19 May 2006

Which Bolt of Fabric is Heaviest and How Fast Can I Hit Her and Run Out the Door?

Today Tommy and I were a little bored, so we took a trip to the local craft store. Despite the fact that I am a stay at home mom, I don't visit these stores with much frequency. "Crafty" these days seems to mean cutting heart-shaped sandwiches of PB&J for my niece and nephew. There were days* when I clung to a more expanded definition, and maybe someday, they will return.**

At any rate, Tommy and I found ourselves under immediate assault in the heavy-duty fabric aisle. Just as I was about to ponder which fabrics could potentially complement our chocolate brown couches, a petite grandmotherly woman came running and gushing in our direction. "Oh, he is seeeeeeew cute!" she drawled, carrying an armload of obnoxiously bright patterns. "And he is seeeeew smart! I can tell! I'm an early childhood educator! His eyes are so bright and his attention span is great and gush, gush, gush, gush, gush!"

As a mother of an insanely charming son, these encounters are not infrequent for me, but this particular lady was not actually a Baby Gusher: rather, she was a Personal Boaster using Baby Gushing as a tactic to capture her audience.

Throughout the 15 minutes we spent in the fabric section, I learned of:
- the ivy league schools this woman had paid for her children to attend
- the best memento possible to create with baby shoes
- her personal favorite craft for her grandkids (pillowcases)
- her twin sister
- her 1st grade class of 9 women who still get together annually and will be doing so very shortly
- the brightly colored pillowcases she is making for each of her 1st grade classmates
- her 3rd place finish in a marathon of 17,000 runners and
- her daughter's 1st place finish in a marathon of 10,000 runners in Atlanta

Whew. That was intense. And honestly, she told me much more.

The moral of the story? I'm all for small talking and hey, sometimes I'm even an initiator. But if you see a woman with a small baby in a craft store, she doesn't have time to listen to your life story. And please, don't be so bold as to assume that grandmotherly bragging rights apply to every aspect of your personal life. And also, know that those fabrics may blind pillowcase recipients instead of put them to sleep.
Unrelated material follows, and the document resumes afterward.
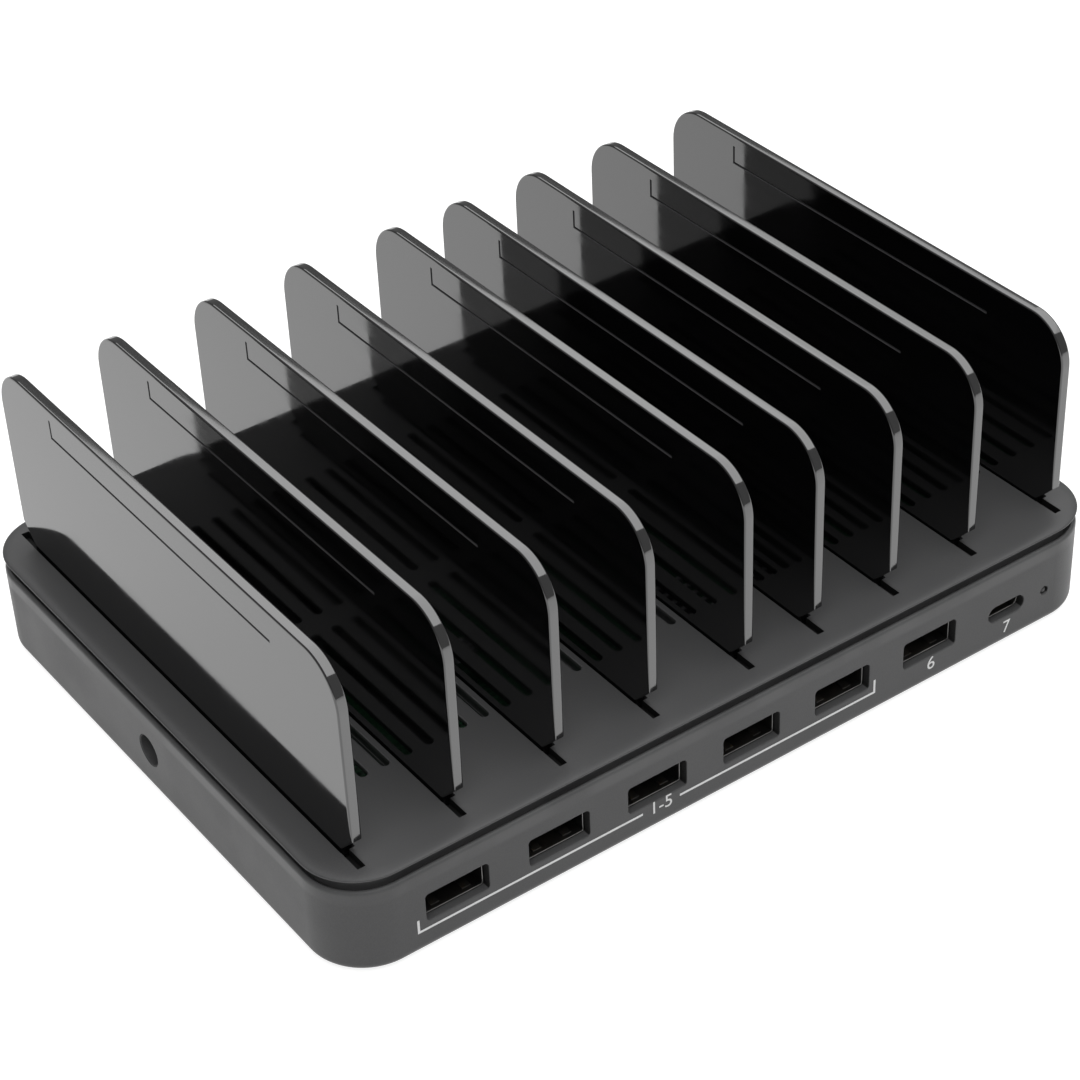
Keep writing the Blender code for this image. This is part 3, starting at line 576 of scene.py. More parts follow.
def edge_round(radius: float, steps: int) -> list[Pair]:
    """A rounded edge as (inset from the side, depth under the face) pairs, from the face to the side."""
    angles = [QUARTER_TURN * step / steps for step in range(steps + 1)]
    return [(radius * (1 - math.sin(angle)), radius * (1 - math.cos(angle))) for angle in angles]


class Blank:
    """A mesh that is being drawn, from closed bodies."""

    def __init__(self) -> None:
        """Starts with nothing drawn."""
        self.mesh = bmesh.new()

    def draw_out(self, rings: Sequence[Ring], place: Matrix | None = None) -> "Blank":
        """Adds one closed body, by drawing a face out from the first ring to the last.

        Args:
            rings: rings of as many points each.
            place: where the body goes.

        Returns:
            The blank.
        """
        place = place or Matrix()
        layers = [[self.mesh.verts.new(place @ point) for point in ring] for ring in rings]
        for lower, upper in zip(layers, layers[1:]):
            for index, corner in enumerate(lower):
                after = (index + 1) % len(lower)
                self.mesh.faces.new((corner, lower[after], upper[after], upper[index]))
        self.mesh.faces.new(layers[0][::-1])
        self.mesh.faces.new(layers[-1])
        return self

    def box(self, low: Sequence[float], high: Sequence[float], place: Matrix | None = None) -> "Blank":
        """Adds a sharp box between two corners.

        Args:
            low: the lowest corner.
            high: the highest corner.
            place: where the box goes.

        Returns:
            The blank.
        """
        size = (high[0] - low[0], high[1] - low[1])
        centre = ((high[0] + low[0]) / 2, (high[1] + low[1]) / 2)
        rings = [rounded_ring(size, 0.0, height, 1, centre) for height in (low[2], high[2])]
        return self.draw_out(rings, place)

    def slab(
        self,
        size: Pair,
        heights: Pair,
        corner: float,
        edge: float,
        place: Matrix | None = None,
        steps: int = 4,
    ) -> "Blank":
        """Adds a block with rounded corners and rounded upper and lower edges.

        Args:
            size: length and depth.
            heights: of its underside and its top.
            corner: radius of the upright corners, more than the edge's.
            edge: radius of the upper and lower edges.
            place: where the block goes.
            steps: facets to a quarter turn.

        Returns:
            The blank.
        """
        low, high = heights
        pairs = [(inset, low + depth) for inset, depth in edge_round(edge, steps)]
        pairs += [(inset, high - depth) for inset, depth in reversed(edge_round(edge, steps))]
        rings = [
            rounded_ring((size[0] - 2 * inset, size[1] - 2 * inset), corner - inset, height, steps)
            for inset, height in pairs
        ]
        return self.draw_out(rings, place)

    def turn(self, profile: Iterable[Pair], steps: int, place: Matrix | None = None) -> "Blank":
        """Adds a turned body from (radius, height) pairs, with so many facets to a quarter turn."""
        rings = [rounded_ring((2 * radius, 2 * radius), radius, height, steps) for radius, height in profile]
        return self.draw_out(rings, place)

    def data(self, name: str, material: bpy.types.Material | None = None) -> bpy.types.Mesh:
        """Ends the drawing.

        Args:
            name: the mesh's name.
            material: what it is made of.

        Returns:
            The mesh, facing out.
        """
        bmesh.ops.recalc_face_normals(self.mesh, faces=self.mesh.faces)
        data = bpy.data.meshes.new(name)
        self.mesh.to_mesh(data)
        self.mesh.free()
        if material:
            data.materials.append(material)
        return data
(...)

*when I was well-rested or procrastinating in college
**when I am well-rested again

17 May 2006

One Year Less One Month

Dear Tommy,

I just can't believe it. 11 months old. The next letter I write to you will be on your first birthday! How did the time slip through our fingers? You're pointing, you're babbling, and you're cruising around.

My letter this month is a little delayed, as we've been staying with your cousins for a week so Aunt Sarah and Uncle Brian could go to Mexico. You've loved waking up to Will and Claudia, but truthfully, Tommy, I need my own Mexican vacation to recover from you three kids. You wore me out! Your cousins are so busy, and it seems I was cleaning, folding laundry, or scolding every second. Well, not every second. Dad did joke, though, that it seemed he'd hardly seen his wife all week---we'd both just turned into disciplinarians!

Now that it's nice outside, you love to discover new things around you. You point to the sky when airplanes zoom overhead, you squeal with delight at dogs who bark. You know where your hair is and where your ears are, but you can't seem to put your finger on the nose. Maybe next month, Tommy.

Normally, you sleep through the night now, but about a week ago, Daddy woke up to you crying around 3AM. "Mamamamama!" You screamed in your usual fashion. But as soon as Daddy came to the crib to pick you up, you switched your tune to, "Dadadada!!" Dad was so contented to hear you, for the first time, definitively call his name. It's those experiences that warm our hearts and make us want to snuggle you with a thousand snuggles.

I love you, my baby-in-a-towel.

Happy 11 Months!

Love, Mama

04 May 2006

This One's For You

[Emerging from our bathroom...] When people talk about life's simple pleasures, they should really include among them having a good 'poo. There's nothing quite like it.